At this point – and not without reason – Emperor Qianfei began to suspect almost everyone around him of plotting against him. He had three of his uncles rounded up and put into cages, weighing them in a public display like they were deli meats. He sent one of his attendants out to murder his brother, based solely upon the worry that the previous two emperors – Qianfei’s dad and grand-dad – had been third sons and there was no way Qianfei would have another third son rise to the throne.

Back home, his sexual exploits continued. Qianfei ordered all his ladies in waiting to strip down and engage in some hot girl-on-girl action. When one refused, he had her beheaded in front of all the others, which really threw a wet rag on what I’m sure was otherwise a fun and sexy mood. At one point, Emperor Qianfei had a dream about a woman who warned him he would die soon if he didn’t recant his violent ways. The dream affected the young emperor profoundly; when he awoke, he found a lady in waiting that looked similar to the woman in his dreams, and beheaded her.
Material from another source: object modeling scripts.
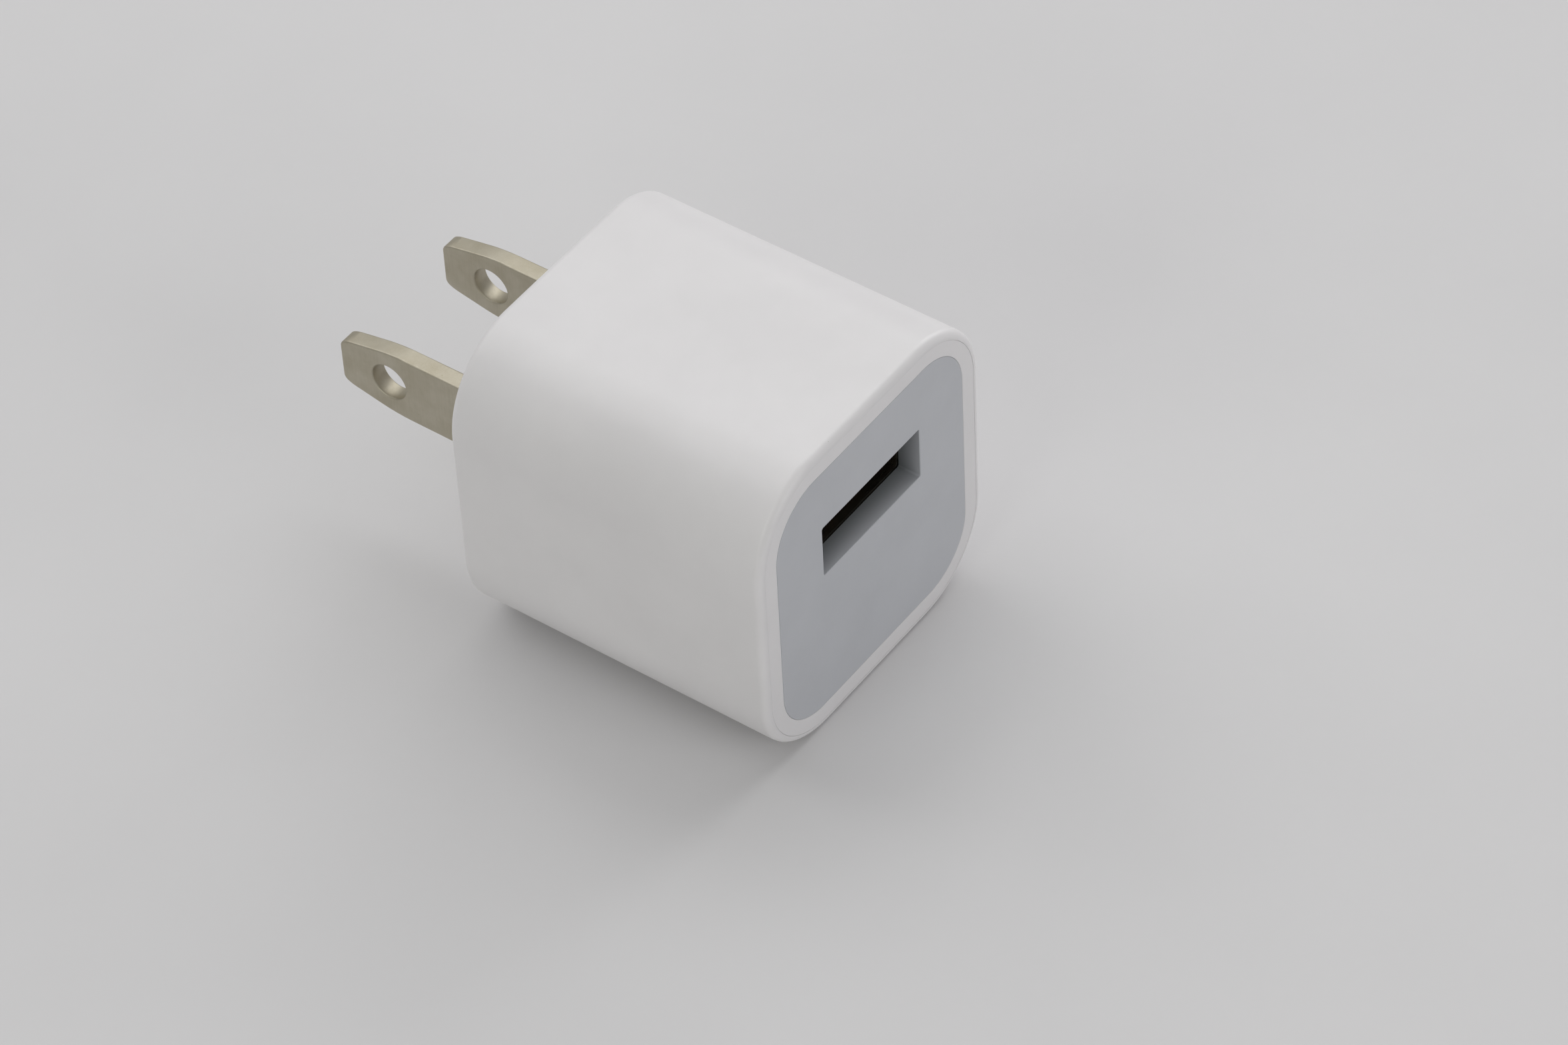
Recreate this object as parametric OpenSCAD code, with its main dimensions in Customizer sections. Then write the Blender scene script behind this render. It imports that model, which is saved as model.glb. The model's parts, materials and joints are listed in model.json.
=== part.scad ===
// Plug-in USB charger cube with two fixed flat blades.
// Origin: centre of the rear face, the one that meets the wall plate.
// +Y leaves the rear face along the blades, +Z is up, the port faces -Y. Millimetres.

/* [Body] */
// Width of the body
body_w = 28; // [27.8:0.1:40]
// Height of the body
body_h = 28; // [27.8:0.1:40]
// Depth of the body from front face to rear face
body_d = 28.3; // [28:0.1:40]
// Radius of the four long corners
corner_r = 7.5; // [6:0.1:8]
// Thickness of the side walls
wall_t = 1.6; // [1.3:0.05:1.95]
// Thickness of the rear wall
rear_t = 2; // [1.6:0.1:2.4]
// Radius of the rounded rear edge
rear_edge_r = 0.6; // [0.3:0.1:1]

/* [Front cap] */
// Thickness of the shell lip around the cap, which is also the round of the front edge
lip_t = 0.7; // [0.5:0.05:0.9]
// Thickness of the cap ring
cap_t = 1.8; // [1.5:0.1:2.4]
// Length of the locating skirt behind the cap ring
skirt_l = 2.2; // [1:0.1:2.6]
// Thickness of the locating skirt
skirt_t = 1; // [0.8:0.1:1.2]

/* [Face plate] */
// Side of the square grey face plate
plate_w = 23.6; // [20:0.1:24]
// Corner radius of the face plate
plate_r = 4.9; // [3:0.1:5.5]
// Thickness of the plate flange that sits in the cap
flange_t = 1; // [0.7:0.1:1.2]
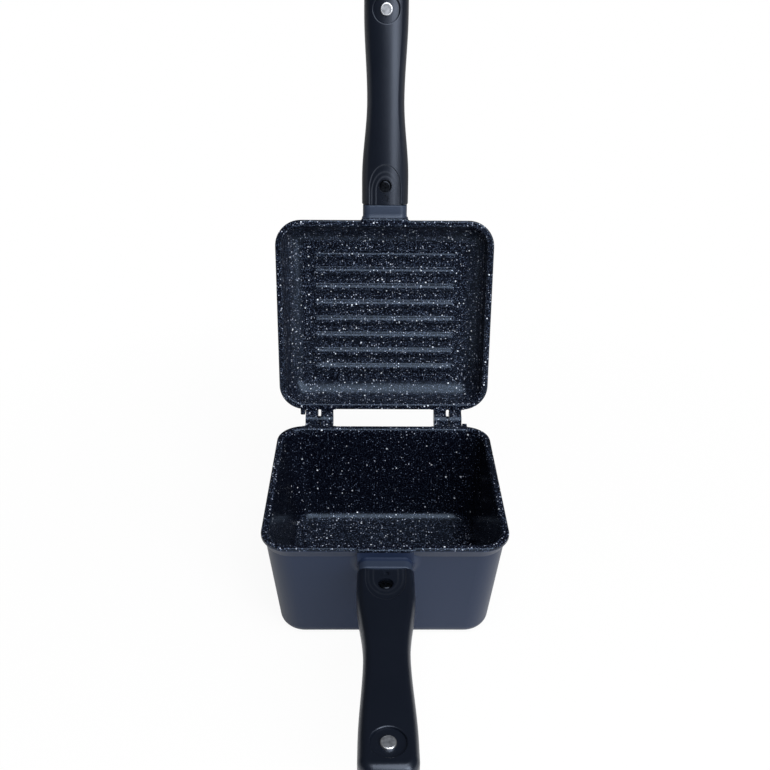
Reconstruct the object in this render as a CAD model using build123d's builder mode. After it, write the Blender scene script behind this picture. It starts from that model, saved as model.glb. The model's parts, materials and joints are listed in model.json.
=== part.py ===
from build123d import *
from math import atan2, cos, radians, sin, tan
import os

# Double sided flip pan: a deep cast base and a shallow cast lid of the same outline,
# hinged together at the back. Each half has a phenolic handle with a disc magnet.
# Millimetres, +Z up. The origin is the centre of the base's foot, the base handle
# points along -Y and the hinge pins lie at +Y. The lid stands open on its stops.

# Rim and walls, the same on both castings
rim_width = 176.0
rim_length = 160.0
rim_corner = 21.0
rim_land = 5.2
rim_outer_radius = 1.3
rim_inner_radius = 2.0
bead_face = 2.8
bead_taper = 6.5
bead_overhang = 2.2
wall_corner = 19.5
wall_draft = 5.1
wall_thickness = 3.2

# Base casting
base_height = 90.0
base_floor = 4.0
base_foot_radius = 8.8
base_floor_radius = 8.0

# Lid casting, with the ribs across its floor
lid_height = 23.5
lid_floor = 3.5
lid_crown_radius = 12.0
lid_floor_radius = 15.0
rib_count = 8
rib_end_margin = 29.5
rib_row_margin = 31.2
rib_width = 2.8
rib_height = 2.0
rib_corner = 0.9
rib_edge_radius = 0.8

# Hinges: two lugs side by side at each, one of each casting, on one pin. Beside each
# lug stands a stop block, which the shoulder of the partner's lug rests on.
hinge_reach = 9.2
hinge_inset = 33.4
lug_width = 10.3
lug_gap = 2.7
lug_radius = 5.8
lug_root_depth = 14.0
pad_reach = 1.5
pad_radius = 1.2
lug_corner_radius = 1.0
boss_radius = 3.3
boss_clearance = 0.3
pin_radius = 2.5
pin_clearance = 0.05
pin_chamfer = 0.4
opening_angle = 100.5
stop_clearance = 0.15
stop_depth = 7.4
rim_gap = 0.3
nub_gap = 0.6
nub_width = 3.8
nub_length = 5.2
nub_depth = 5.0
nub_radius = 1.4

# Boss on the rim, with the collar and the tongue that carry each handle
base_root_width = 39.0
lid_root_width = 36.8
collar_step = 0.7
collar_length = 11.0
collar_depth = 6.8
collar_thickness = 13.5
collar_corner = 6.0
collar_root_radius = 6.5
collar_edge_radius = 0.8
boss_reach = 1.5
boss_root_radius = 1.4
tongue_width = 16.0
tongue_thickness = 6.0
tongue_depth = 5.6
tongue_length = 28.0
tongue_corner = 4.0
tongue_clearance = 0.2

# Phenolic handles: depth is measured outwards from the face that meets its twin,
# distance from the root and setback from the tip
handle_gap = 0.3
handle_length = 161.8
handle_root_thickness = 13.5
handle_root_radius = 1.4
shoulder_distance = 20.0
shoulder_thickness = 16.5
waist_distance = 80.5
waist_width = 28.8
waist_thickness = 15.2
grip_setback = 19.8
grip_width = 33.4
grip_thickness = 18.0
tip_thickness = 12.5
tip_depth = 2.0
tip_corner = 8.5
handle_face_radius = 5.0
handle_back_radius = 5.5
arch_insets = (6.0, 7.8, 11.2)
arch_lengths = (31.6, 26.2, 22.5)
arch_depths = (0.9, 1.2, 1.5)
arch_rise_ratio = 1.5
arch_edge_radius = 0.7
dimple_distance = 5.2
dimple_radius = 2.6
dimple_depth = 2.6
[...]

Throughout all this, Emperor Qianfei was less than kind to his attendants (except for that time he let them all bang his relatives, I guess). It was Shou Jizhi, one of these lowly servants, who decided he’d had enough, and organized the rest of the help to strike against Qianfei and kill him. One of the imprisoned uncles took over, and led China into a much more happy and less-murdery time. Well, for a few years – then the uncle became just as cagey and wound up slaughtering most of his family as well. It’s no wonder the Song Dynasty called it quits within 15 years of Qianfei’s death.

Now that’s an asshole king. Try harder, fantasy writers. You’ve got a ways to go before you truly hit upon the potential of human evil.